In that atmosphere, it was almost impossible even to suggest that - in any way - we ourselves might have been responsible for the attacks against the United States. A few weeks after the 9/11 attacks, when even President Bush was publicly asking “Why do they hate us?” I started giving a speech – a visual presentation, actually – to military and civilian audiences on the topic “What ‘They’ Think of Us… and Why It Matters.” (I still give that talk today, by the way.)

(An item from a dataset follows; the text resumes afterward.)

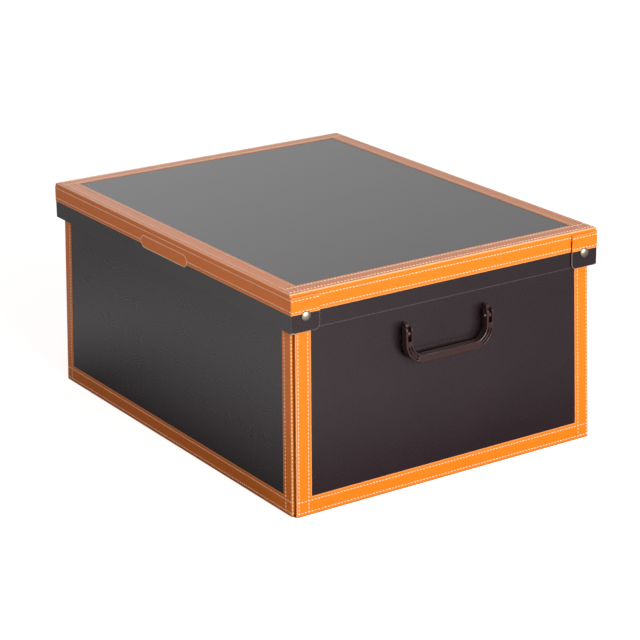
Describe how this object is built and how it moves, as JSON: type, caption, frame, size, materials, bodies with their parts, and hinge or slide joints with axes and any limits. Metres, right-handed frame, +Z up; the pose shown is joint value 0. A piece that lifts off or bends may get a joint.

On one occasion, I was invited to give that presentation at the U.S. Air War College at Maxwell Air Force Base in Montgomery, Alabama. In the aftermath of 9/11, I remember feeling the political chill in the large auditorium as I described how and why the United States was viewed negatively by people in many other countries. On the basis of my personal experience traveling the world for CNN, I knew the U.S. was not universally loved, despite the many ways we helped others and contributed toward their economic success.
But America’s negative image abroad wasn’t a message Americans wanted to hear after 9/11. On a different occasion, giving my talk at the Army War College in Carlisle, Pennsylvania, a young officer in training, surrounded by hundreds of his uniformed colleagues, rose to ask me “Why can’t you [journalists] just get on board and help us win the war?”
Since then, of course, the United States launched the War in Afghanistan with the gusto of retribution and “United We Stand.” The U.S. went to war in Iraq, too, invading that country in an action that had nothing to do with 9/11, but took advantage of the post-9/11 united American mood.
My, how we’ve changed
Over two decades in the aftermath of 9/11, we constructed our “Hatfields & McCoys,” blue and red political silos, shaped by skilled manipulators at Fox “News” and fortified by our own new social media creations (hard to believe, but none of them were around in 2001). Those social media silos reinforced isolation, not just from the rest of the world, but even among our own American community. It was all accelerated by new “smart” phone addictions. Our smart phones facilitated instant and widespread dissemination of vitriol and division, the polar opposite of our post-9/11 “United We Stand” environment.
Now, two decades later, the U.S. has withdrawn abruptly and messily from Afghanistan with little (but not “nothing”) to show for the costly longest-war effort that began within days of the 9/11 attacks.
Between then and now, we have transformed ourselves from a nation united in the face of unimaginable tragedy… to a nation with a two decade record of nearly unthinkable behavior: torture at Guantanamo and Abu Ghraib, unmanned drone attacks killing civilians in faraway places, a foreign invasion based on unfounded suspicions of weapons of mass destruction, censorship of photos of returning American casualties in flag-draped coffins. And inflicting thousands of casualties in Afghanistan, Iraq and elsewhere in South Asia and the Middle East.
Lost morality
It culminated this year in an unimaginable assault on the Capitol of the United States by American citizens who surely would have been “united” against such terrorism just twenty years ago.
In this connection, I very highly recommend watching Michael Kirk’s new PBS “Frontline” documentary called “America After 9/11,” which traces the legacy of 9/11 through the Bush, Obama, Trump and Biden presidencies. It makes the case that the United States gradually but steadily lost the high ground, lost its very morality, as a consequence of many decisions taken by four presidents since the 9/11 attacks.